自分はといえば、気づけば空いているベンチで座っていた。先ほどまで日照りをもろに受けていたベンチは熱い。
(頼もしい……か……)
歳をとって、子供ができ、妻を亡くし、それでも仕事をこなす。生活費があるのだ、今更職をやめたいなんて思ってもできない。

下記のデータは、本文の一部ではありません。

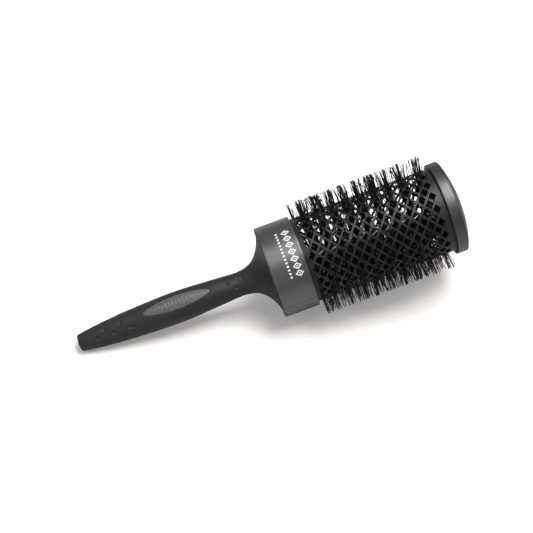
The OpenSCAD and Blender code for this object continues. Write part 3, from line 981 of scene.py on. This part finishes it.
# Random spreads. Angles are in degrees, leans in mm along x per mm of radius.
ROOT_SPREAD, TIP_SPREAD, SWERVE_SPREAD = 8.5, 4.0, 0.5
LEAN_SPREAD, VENT_LEAN_SPREAD, OWN_LEAN_SPREAD = 0.062, 0.055, 0.019
CURL_SPREAD = 0.0035
TIP_INSET, TIP_SHORT_SPREAD = 0.10, 0.22
SHORT_CHANCE, SHORT_MOST = 0.05, 1.8    # a few filaments are clearly shorter
# Filaments fan out near the ends: lean at the handle's end and at the cap's
FAN_HANDLE, FAN_CAP = 0.055, 0.10


def filament_tube(path, spin):
    """A tube of filament width along the path."""
    count = len(path)
    radius = np.full(count, FILAMENT_D / 2)
    radius[-1] *= 0.94
    ahead = np.gradient(path, axis=0)
    ahead /= np.linalg.norm(ahead, axis=1)[:, None]
    aside = np.array([1.0, 0, 0]) if abs(ahead[0][0]) < 0.8 else np.array([0, 1.0, 0])
    first = np.cross(ahead, aside)
    first /= np.linalg.norm(first, axis=1)[:, None]
    second = np.cross(ahead, first)
    around = np.arange(FILAMENT_SIDES) * 2 * np.pi / FILAMENT_SIDES + spin
    verts = path[:, None] + radius[:, None, None] * (
        first[:, None] * np.cos(around)[None, :, None]
        + second[:, None] * np.sin(around)[None, :, None])
    verts = np.concatenate([verts.reshape(-1, 3), path[:1],
                            path[-1:] + ahead[-1:] * radius[-1] * 0.25])
    return (verts, *tube_faces(count, FILAMENT_SIDES))


def nearest_vent(row_pos, slot_pos):
    """Distance in half cells, row and slot of the vent nearest to a place on the tube."""
    found = []
    for row in (int(math.floor(row_pos)), int(math.floor(row_pos)) + 1):
        row = min(max(row, 0), VENT_ROWS - 1)
        odd = row % 2
        slot = 2 * round((slot_pos - odd) / 2) + odd
        found.append((abs(row_pos - row) + abs(slot_pos - slot), row, slot))
    return min(found, key=lambda vent: vent[0])


def filament(number, rng, vent_leans):
    """Row of the vent a filament passes, and its tube."""
    length = FILAMENT_X1 - FILAMENT_X0
    root_x = FILAMENT_X0 + length * ((number + rng.uniform(0, 1)) / FILAMENT_COUNT)
    side = rng.integers(0, 2)
    root_angle = (TWIST_0 - 360 * root_x / TWIST_PITCH + 180 * side
                  + rng.normal(0, ROOT_SPREAD))
    off_middle = (root_x - (FILAMENT_X0 + FILAMENT_X1) / 2) / (length / 2)
    fan = FAN_CAP if off_middle > 0 else FAN_HANDLE
    free_lean = rng.normal(0, LEAN_SPREAD) + fan * off_middle ** 5
    aim_x = root_x + free_lean * TUBE_R
    aim_angle = root_angle + rng.normal(0, TIP_SPREAD)

    row_pos = (aim_x - VENT_X0) / VENT_STEP
    slot_pos = aim_angle / VENT_ANGLE
    distance, row, slot = nearest_vent(row_pos, slot_pos)
    pull = min(1.0, VENT_REACH / max(distance, 1e-6))
    vent_x = VENT_X0 + VENT_STEP * (row + (row_pos - row) * pull)
    vent_angle = (slot + (slot_pos - slot) * pull) * VENT_ANGLE

    inner_lean = (vent_x - root_x) / TUBE_R
    vent_lean = vent_leans[row, int(slot) % (2 * VENTS_ROUND)]
    outer_lean = (inner_lean * 0.72 + free_lean * 0.28 + vent_lean
                  + rng.normal(0, OWN_LEAN_SPREAD))
    tip = TIP_R - TIP_INSET - abs(rng.normal(0, TIP_SHORT_SPREAD))
    if rng.uniform() < SHORT_CHANCE:
        tip -= rng.uniform(0, SHORT_MOST)
    curl = rng.normal(0, CURL_SPREAD)
    swerve = rng.normal(0, SWERVE_SPREAD)
    turn = vent_angle - root_angle

    radius = np.array(PATH_RADII + [tip])
    share, beyond = radius / TUBE_R, radius - TUBE_R
    inside = radius <= TUBE_R
    x = np.where(inside,
                 root_x + inner_lean * radius + share * (1 - share) * free_lean * 4,
                 vent_x + outer_lean * beyond + curl * beyond ** 2 * 0.35)
    angle = np.where(inside,
                     root_angle + turn * radius / TUBE_R,
                     vent_angle + turn * 0.5 * beyond / TUBE_R + swerve * beyond / 6)
    path = ring_point(x, radius, np.radians(angle))
    return row, filament_tube(path, spin=rng.uniform(0, 1))


def build_bristles():
    rng = np.random.default_rng(41)
    vent_leans = rng.normal(0, VENT_LEAN_SPREAD, (VENT_ROWS, 2 * VENTS_ROUND + 2))
    rows = [[] for _ in range(VENT_ROWS)]
    for number in range(FILAMENT_COUNT):
        row, tube = filament(number, rng, vent_leans)
        rows[row].append(tube)
    for i, tubes in enumerate(rows, 1):
        ob = new_mesh("bristle_ring_%02d" % i, *join(tubes), sharp=60)
        finish_piece(ob, MATERIALS["bristle"], "bristle_row_%02d" % i)


build_bristles()

# ------------------------------------------------------------------ CAD nodes kept as they are
for node, material, slot in (
        ("handle_core", "core", "hard_core"), ("cap_screw", "steel", "steel"),
        ("cap_ferrule", "steel", "steel"), ("handle_ferrule", "steel", "steel"),
        ("bristle_root_strip", "bristle", "bristle")):
    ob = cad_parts[node]
    ob.data.materials.clear()
    ob.data.materials.append(MATERIALS[material])

# ------------------------------------------------------------------ camera
CAMERA_DISTANCE = 933.0
CAMERA_ANGLE = math.radians(20.45)      # round the brush's axis
CAMERA_LEAN = math.radians(0.8)         # towards the handle's end
CAMERA_ROLL = math.radians(20.3)
AIM_X, AIM_RISE = 139.45, 4.95

across = Vector((0, -math.sin(CAMERA_ANGLE), math.cos(CAMERA_ANGLE)))
to_camera = Vector((-math.sin(CAMERA_LEAN), 0, 0)) + across * math.cos(CAMERA_LEAN)
brush_axis = Vector((math.cos(CAMERA_LEAN), 0, 0)) + across * math.sin(CAMERA_LEAN)
brush_side = to_camera.cross(brush_axis)
right = brush_axis * math.cos(CAMERA_ROLL) - brush_side * math.sin(CAMERA_ROLL)
up = brush_axis * math.sin(CAMERA_ROLL) + brush_side * math.cos(CAMERA_ROLL)


def place(ob, x_axis, y_axis, z_axis, position):
    ob.matrix_world = Matrix([(*row,) for row in zip(x_axis, y_axis, z_axis, position)]
                             + [(0, 0, 0, 1)])


def add_camera():
    data = bpy.data.cameras.new("camera")
    data.sensor_width = 36
    data.lens = 91.181989
    data.clip_start = 0.05
    data.clip_end = 50
    camera = add_object("camera", data)
    aim = (Vector((AIM_X, 0, 0)) + brush_side * AIM_RISE) * MM
    place(camera, right, up, to_camera, aim + to_camera * CAMERA_DISTANCE * MM)
    bpy.context.scene.camera = camera


add_camera()

# ------------------------------------------------------------------ floor
# The brush rests on the end of its handle and on the bristle tips nearest the handle.
BRISTLE_RINGS = ["bristle_ring_%02d" % (i + 1) for i in range(VENT_ROWS)]
FLOOR_HALF, FLOOR_CELLS = 3.5, 8        # metres, cells along a side
FLOOR_GAP = 0.00005                     # metres


def rest_level(normal, names):
    """Lowest level of the named meshes along a direction, in metres."""
    low = 1e9
    for name in names:
        mesh = bpy.data.objects[name].data
        coords = np.zeros(len(mesh.vertices) * 3)
        mesh.vertices.foreach_get("co", coords)
        low = min(low, float((coords.reshape(-1, 3) @ np.array(normal)).min()))
    return low


def floor_direction(elevation):
    """The floor's normal for a camera at an elevation above it."""
    return (up * math.cos(elevation) + to_camera * math.sin(elevation)).normalized()


def resting_normal():
    """Halves a range of elevations until handle and bristles touch the floor together."""
    low, high = math.radians(30), math.radians(75)
    for _ in range(30):
        middle = (low + high) / 2
        normal = floor_direction(middle)
        if rest_level(normal, ["grip_skin"]) < rest_level(normal, BRISTLE_RINGS):
            low = middle        # the bristles hang in the air
        else:
            high = middle
    return floor_direction((low + high) / 2)


def floor_material():
    """White floor. Reflections see it a stop darker: painted shade in what the brush reflects.
    To the camera alone it glows a little, painted light that lightens the shadows on it.
    """
    mat = Shader("floor_white")
    # a darker copy of the floor for reflections, and a faint glow seen only by the camera
    seen = mat.node("LightPath").outputs["Is Camera Ray"]
    white = mat.blend(mat.noise(scale=3, detail=2, rough=0.5),
                      (0.90, 0.880, 0.860), (0.91, 0.890, 0.870))
    return mat.set(
        color=mat.mix(seen, (0.49, 0.48, 0.47), white), rough=0.85, spec=0.2,
        glow=(1.0, 0.985, 0.965), glow_level=mat.math("MULTIPLY", seen, 0.16))


def add_floor(normal):
    level = rest_level(normal, ["grip_skin"] + BRISTLE_RINGS)
    origin = Vector((0.14, 0, 0))
    origin = origin - normal * (origin.dot(normal) - level + FLOOR_GAP)
    floor_x = right - normal * right.dot(normal)
    floor_x.normalize()
    floor_y = normal.cross(floor_x)
    cells, row = FLOOR_CELLS, FLOOR_CELLS + 1
    verts = [origin + floor_x * FLOOR_HALF * (2 * i / cells - 1)
             + floor_y * FLOOR_HALF * (2 * j / cells - 1)
             for i in range(row) for j in range(row)]
    faces = [(k, k + row, k + row + 1, k + 1)
             for i in range(cells) for k in range(i * row, i * row + cells)]
    mesh = bpy.data.meshes.new("floor")
    mesh.from_pydata(verts, [], faces)
    floor = add_object("floor", mesh)
    mesh.materials.append(floor_material())


floor_up = resting_normal()
add_floor(floor_up)

# ------------------------------------------------------------------ light
LIGHT_CENTRE = Vector((0.17, 0, 0))     # metres


def turned_up(direction):
    """The direction or its opposite, whichever points up in the camera's view."""
    return direction if direction.dot(up) > 0 else -direction


along = Vector((1, 0, 0)) - floor_up * floor_up.x      # the brush's direction on the floor
along.normalize()
beside = turned_up(floor_up.cross(along))       # across it, away from the camera
front = -turned_up(floor_up.cross(right))       # along the floor, towards the camera


def panel(name, direction, distance, size, radiance, color=(1, 1, 1)):
    """A soft panel that looks at the brush from a direction; distance and size in metres."""
    width, height = size
    position = LIGHT_CENTRE + direction.normalized() * distance
    light = bpy.data.lights.new(name, "AREA")
    light.shape = "RECTANGLE"
    light.size, light.size_y = width, height
    light.energy = radiance * math.pi * width * height
    light.color = color
    light.spread = math.pi
    ob = add_object(name, light)
    z_axis = (position - LIGHT_CENTRE).normalized()
    x_axis = along - z_axis * along.dot(z_axis)
    x_axis.normalize()
    place(ob, x_axis, z_axis.cross(x_axis), z_axis, position)


panel("overhead", floor_up + along * 0.24 + beside * 0.02, distance=1.18,
      size=(0.72, 0.82), radiance=10.6, color=(1.0, 0.995, 0.985))
panel("left_side", floor_up * 0.75 - right, distance=1.3, size=(0.7, 0.7), radiance=1.6)
panel("right_side", floor_up * 0.75 + right, distance=1.3, size=(0.7, 0.7), radiance=0.5)
panel("front_fill", front + floor_up * 0.42 - right * 0.45, distance=1.5,
      size=(1.1, 0.8), radiance=1.35)

scene = bpy.context.scene
world = bpy.data.worlds.new("studio")
scene.world = world
world.use_nodes = True
background = world.node_tree.nodes["Background"]
background.inputs["Color"].default_value = (1.0, 0.985, 0.97, 1)
background.inputs["Strength"].default_value = 0.25

scene.view_settings.view_transform = "Standard"
scene.view_settings.look = "None"
scene.view_settings.exposure = 0
scene.view_settings.gamma = 1
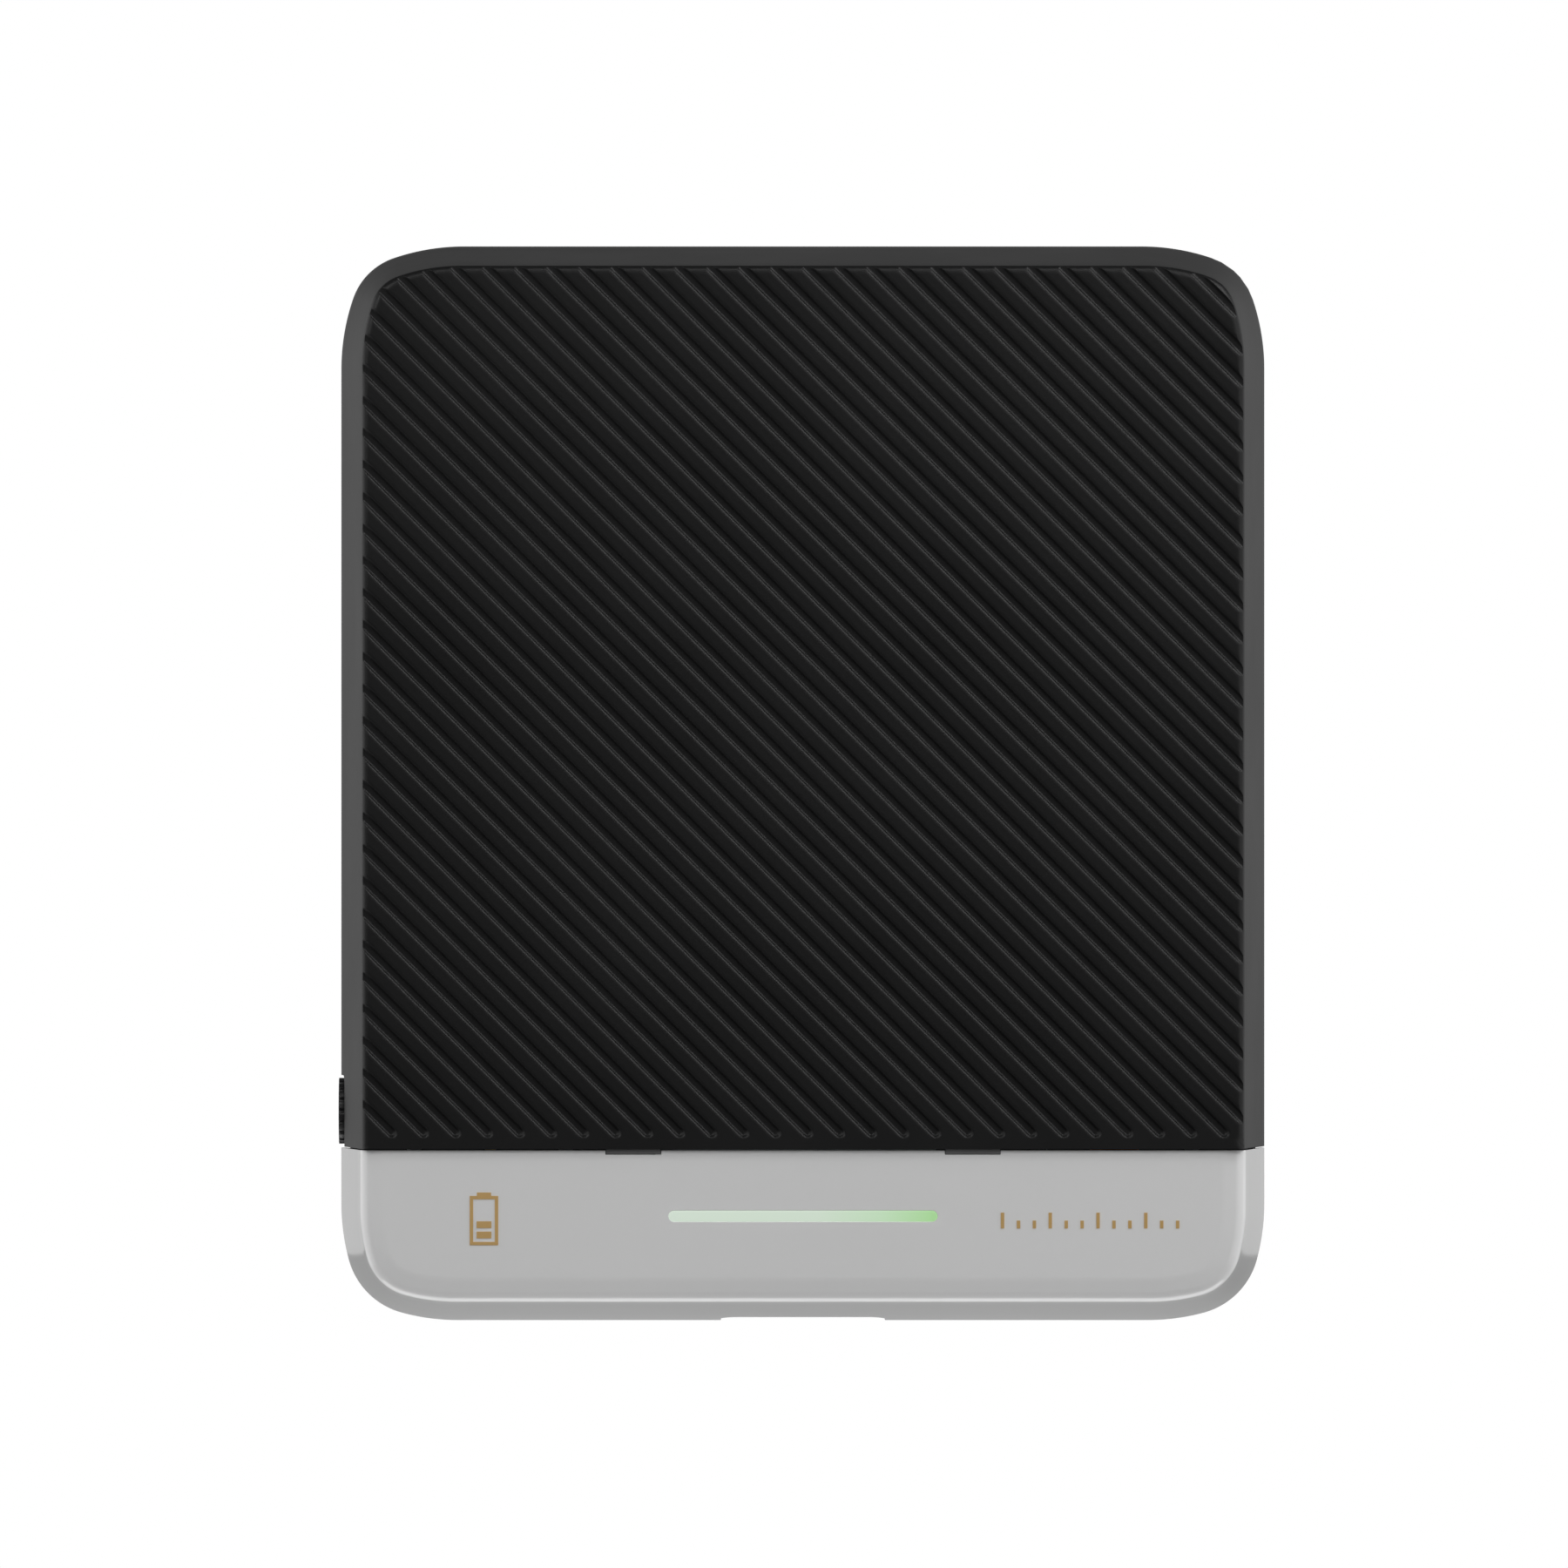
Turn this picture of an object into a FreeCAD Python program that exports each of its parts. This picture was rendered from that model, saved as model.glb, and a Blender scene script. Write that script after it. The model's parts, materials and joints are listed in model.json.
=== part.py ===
import FreeCAD, Part
import math
import os
from FreeCAD import Vector

# Wall battery unit, in millimetres.
# +X is to the right of someone facing the unit, +Y goes into the wall, +Z is up.
# The wall is the plane Y = 0 and the origin is the middle of the wall bracket's bolt pattern.

# Overall sizes
width = 490.0
height = 570.0
depth = 149.0
hang_drop = 150.0
wall_gap = 12.0

# Outline corners: a wide arc, a tight arc and a wide arc turn each quarter
wide_radius = 115.0
top_tight_radius = 34.5
top_wide_turn = 19.0
bottom_tight_radius = 40.0
bottom_wide_turn = 15.0

# Covers
skirt_start = 50.0
side_run = 12.8
skirt_wall = 2.5
front_wall = 4.0
roll_radius = 4.0
lower_band = 92.0
seam = 0.6
lower_step = 2.5
lower_wall = 3.0
face_inset = 23.6
shoulder_angle = 9.0
shoulder_radius = 7.0
flange_thickness = 3.0
flange_depth = 28.0
rib_inset = 10.5
rib_thickness = 3.0
wall_cut = 15.0

# Slanting grooves of the upper cover
groove_pitch = 11.92
groove_width = 4.1
groove_depth = 1.6
groove_shift = 2.73
groove_margin = 6.7

# Chassis tray
sheet = 2.0
tray_inset = 5.0
tray_rim = 64.0
tray_edge_radius = 3.0
gasket_width = 4.0
gasket_height = 2.5
cut_depth = 14.5
cut_clearance = 1.6
cut_radius = 5.0

# Wall bracket and hanger rail
bracket_width = 380.0
bracket_height = 100.0
bracket_sheet = 2.5
bolt_span_x = 300.0
bolt_span_z = 60.0
bolt_hole_radius = 4.5
bolt_slot_length = 16.0
hook_width = 90.0
hook_spacing = 240.0
hook_rise = 14.0
hook_reach = 9.5
rail_width = 370.0
rail_play = 1.0
rail_leg = 13.5
rail_flange = 20.0
rail_screw_span = 333.0
rail_screw_count = 5
rest_gap = 0.3

# Cells
cell_thick = 50.0
cell_tall = 160.0
cell_deep = 118.0
cell_edge_radius = 3.0
columns = 8
cell_gap = 1.0
row_gap = 2.0
pad_thickness = 2.0
cells_below_top = 24.0
end_plate_thickness = 8.0
end_plate_short = 4.0
module_screw_inset = 30.0
module_screw_depth = 20.0
strap_thickness = 1.5
strap_width = 20.0
strap_ear = 22.0
strap_places = (0.25, 0.75)
shelf_thickness = 2.5
shelf_flange = 25.0
terminal_offset = 50.0
terminal_radius = 8.0
terminal_height = 3.0
link_width = 20.0
link_thickness = 2.0
nut_radius = 5.5
nut_height = 2.6
cap_wall = 1.2
bar_clearance = 1.3
fuse_clearance = 0.7
cap_height = 10.0

# Service panel between the battery compartment and the wiring bay
panel_thickness = 2.0
panel_play = 0.5
panel_flange = 12.0
panel_front_gap = 2.0
panel_screw_x = (-176.4, 0.0, 176.4)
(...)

流れ流れで生きていたつもりが頼もしいなんて言われるくらいにはなっていたのか。
違う、本当は自分だって寂しいんだ。亡き妻にぎゅっと抱きしめてもらいたい、息子の笑顔を今すぐ見たい。
大人は色んな事を我慢しないといけないから残酷だ。
(暑いのになんだってこんなところに……)
真夏の日差しが容赦なく降り注いでいる。
休まる場所なんてない、自分にとって幸せってなんだろう?
仕事を休むことか?息子の顔を見ることか?違う、そうしたっていつだって別の色々なことが考えをよぎる。
仕事を休めば、何事もなく順調にいっているのか仕事場が気になってしょうがない。上手くやれているだろうか、困ったことはないだろうか。
息子の顔を見れば、妻の分まで妻の代わり以上に頑張らなければと思ってしまう。
そうして根詰め過ぎた結果、30代だというのに腰を悪くしてしまった。普段は腰バンドを巻き、湿布を貼りながらなんとか誤魔化しているが、やっぱりふんばる動作がしんどい。それでもやらないといけないが。
(戻らなきゃ……)
仕事はまだまだあるのだから。
「それでね~」
茶を注ぎながら、チエ子婆さんという人の話を聞いている。
チエ子婆さんは比較的新しくここにやってきた人、周りとすぐ馴染み話すことが大好きな人だ。ただ病気を数多く患っているからか基本は寝たきり、移動は車椅子。体はもうやせ細っている。
「息子はどこにいったんだぁ?早く勉強させねぇと」
「そうですね」
自分は愛想笑いで返す。
チエ子婆さんは記憶も曖昧になってしまっている。歳を取ると仕方がないこと、寂しいこと。
この前チエ子婆さんの孫が見舞いに来ていたが息子と勘違い、はたまた他人だと思い込み、孫を悲しませていた。
アルツハイマー、本当に残酷な病気だ。
「私はいつここから出られるんだい?」
「病気が治ってからですね」
何の病気のことになるのだろうか、言っている自分も適当だ。ただこう言うしかこの場を収めることしかできない。ここは老人施設、または終末施設なのだから。
家族が仕事などで面倒を見切れない場合にここにやってくる、デイサービスという形で日中にやってくる人もいる。人間ひとりでは腐ってしまう、だからこうして皆で集まって何かすることによって少しでも長生きしてもらうのだ。
だが当然最期はやってくる、体の調子が悪くなりここから病院にいって戻ってこない人は何人も見てきた。しょうがないと分かっていても、悲しいことだ。
「若いころはもっと動けたのにね~」
「そうですね」
誰だってそうだ、取りたくない歳を重ねてしまい、衰えて欲しくない体は悲鳴をあげ始める。
「お前さんは幸せかい?」
「え?」
なんだかそれが自分にとって凄く胸に刺さる一言だった。
「あたしゃ幸せなんてもんじゃなかったよ!あの腐れ旦那のせいで……」
ああ、いつもの話にいく流れだったのか、黙って聞こう。
チエ子婆さんは記憶が一時的に戻る時がある、その時は決まって亡き夫の愚痴話を5分以上、長いときは10分以上続ける。それがルーティンのようになっていた。
黙々と聞いていると腕時計のアラームが小さく鳴る、別のところに行かなければならないチャイムだ。
「チエ子さん、また来るからね」
出来るだけ聞き取ってもらいやすいようにハキハキ言いながら部屋を出ていく。